Indeed, the language used by the Home Office seemed to suggest this is exactly the purpose and value of allowing border security to hack into and access private information from the mobile phones of migrants entering the UK, particularly those held in detention centres while awaiting a decision on their application for asylum or leave to remain.

In a statement over the specific powers provided to immigration officials, Immigration Minister James Brokenshire, said: “They may only use the power to investigate and prevent serious crime which relates to an immigration or nationality offence, and have done so since 2013.”

But rather than being used to weed out potential terrorists (for which the powers would be close to useless, given that free services such as WhatsApp now provide end-to-end encryption to protect their users), these powers have also reportedly been used to investigate communication by victims of rape and sexual assault. They are an infringement of the rights of migrants to confidentiality, to privacy in their dealings with their legal representatives, and in their freedom to protect personal and often distressing information about rape, torture, domestic violence and other abuses.

Up to 700 UK Border Agency staff are understood to be free to use these powers, which not only allow hacking into smartphones, but also the bugging of homes, cars and rooms within government detention centres.

There can be no justification for such aggressive intrusion into the privacy of vulnerable people seeking refuge in the UK. Migrants in detention, whatever their immigration status, have an implicit right to confidentiality, not least in their communications with those supporting them in their application for leave to remain. The lack of a public outcry over this abuse of security powers should not mean this breach of the right to privacy can be overlooked. A full review of the powers, how they are being used, and why their use was not previously revealed to the British public, is required from the Home Office to restore public trust in the ethics and efficacy of its border security force.

The move also raises new questions about the Government’s appetite for the removal of basic rights to privacy under the guise of public safety or the investigation of criminal activity.
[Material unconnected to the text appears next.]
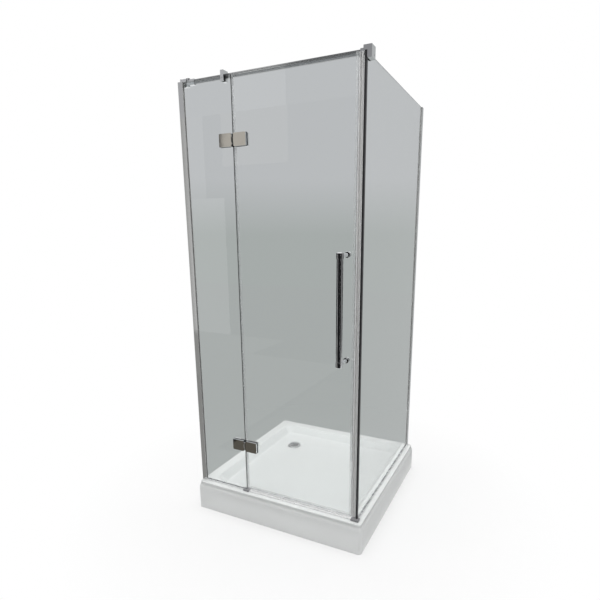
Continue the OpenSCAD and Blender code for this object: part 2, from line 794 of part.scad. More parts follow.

Of course not all migrants landing on British shores, or detained in secure centres awhile they await a decision from the Home Office, are refugees fleeing conflict, violence, abuse or discrimination. Many are economic migrants seeking employment and economic stability, in a more prosperous nation than their own. It is right that border forces are free to investigate the facts behind claims to asylum, but those investigations should be carried out in an open and transparent manner.

The exposure of these revelations could not be better timed for the Home Office and for Home Secretary Theresa May, with recent attacks on Paris and Brussels fresh in the mind. That they find themselves facing a public uncharacteristically supine over matters of intelligence related to immigration should not provide a free pass for government over such a fundamental breach of the right to privacy on British soil.